Professors and other intellectuals will observe that if I have no solution to the problem, I should not talk about it. Putting aside for the moment the question of weather that observation makes sense-we have no solution to the problem of God, for example, but we talk about Her without let. Meanwhile, Holocaust revisionists do have a suggestion about how to go about finding a solution.

Create an open debate on American foreign policy, particularly in the Middle East. There will have to be a public debate over what we claim was the moral justification for the creation of a Jewish state on Arab land through the use of force, and the moral justification for supporting the US alliance with Israel against the Palestinians.
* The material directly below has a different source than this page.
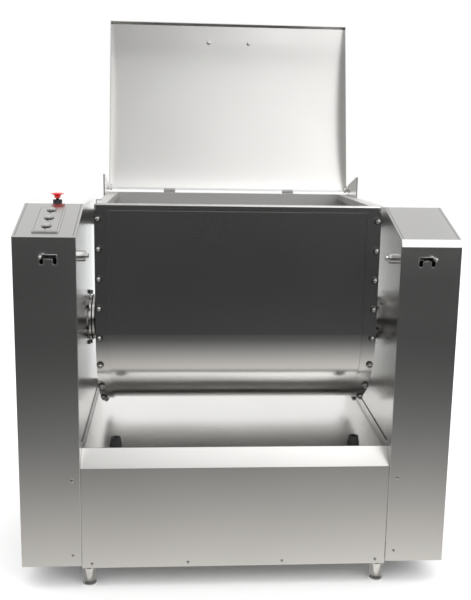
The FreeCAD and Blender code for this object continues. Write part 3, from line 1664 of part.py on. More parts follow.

The moral justification for the creation of Israel was the “Holocaust,” a story that is rotten in its heart of hearts-the homicidal gas-chamber claim. Even Israeli writers allude to the fact that without the moral justification of the “Holocaust” (the gas chambers), there would be no Israel. Without Israel, there would be no US alliance with Israel (duh!), and therefore no growing enmity between Muslim, Christian, and Jewish fanatics.

This line of thinking is commonplace among Holocaust revisionists, but fresh and radical to those in the press and the professorial class. They make up the front line protecting the Holocaust story from “light,” protecting the fraud and corruption of the gas-chamber story from a free and public inquiry. The professors certainly, and some part of the press probably, understand that an open debate on the Holocaust would undermine the “moral justification” of creating by fiat and force a Jewish state on land belong to Arabs-or those who were living on it.

There is a bloody thread that leads directly from the institutionalization of the gas-chamber story at the post-WWII war-crimes trials, the endorsement of the creation of Israel by Harry Truman, to the Jewish/Arab wars in Palestine, and on to 9/11, Afghanistan, Iraq, and this week to Fallujah. Still, we can’t talk about it. To talk about it would suggest that we hate all Jews. It’s better to go on killing Arabs than it is to question the value, to Americans, of the US alliance with Israel. Jews are important folk. Arabs are wogs.

Where are the professors, where are the students, who are willing to question the moral justification for the creation of a Jewish state on Arab land, using a historical fraud to morally justify it? If only there were a public debate on this matter, revisionists could be proven wrong. For the professors, there is nothing to fear but fear itself (to coin a phrase).

+++++++++++++++++++++++++++++

On CNN this morning it was reported that in the night, as the American attack on Fallujah began, that a series of great cries were coming forth from the center of the city. Hundreds, maybe several thousand, manly voices were crying out in Arabic: “God is great. God is great.” The reporter estimated he was some two kilometers away from where the insurgents were massed. They are being killed even as I write this. “God is great. God is great.”

Thought, as it usually does, took flight. It was 1950. We were on a troop ship steaming north along the west coast of South Korea past a run of beautiful, small, wooded islands. It was November and the sky was dark. Some of us were at the gunnel watching the passing scene. Copies of a one-page newsletter circulated among us. It reported that the Chinese had moved south across the Yalu river and that some units were mounted.

I could hardly believe my good luck. I was twenty years old. It was possible that in a few days I would have the chance to witness a charge by horse cavalry. I had never dreamed that I would have such luck. I explained the situation excitedly to the guys around me. One was an older man. Maybe thirty. I realize now that he was old enough to have been in WWII, but at the time it didn’t occur to me.

He said: “You think you want to see it, but you don’t want to see it.”

“Are you kidding? A horse cavalry charge? Who wouldn’t want to see that? They went out a hundred years ago. This might be the last time that it will ever happen.”

“Smith,” he said quietly. “You don’t want to see it.”

At the time I didn’t get it. I got it later. I never did see the Chinese horse cavalry. But I did see a good number of Chinese.

Today, young Arab insurgents brimming with enthusiasm and courage, are crying out “God is great. God is great.” I do not expect any of them will see God. They will die, of course, but I fear they will be disappointed with the rest of it.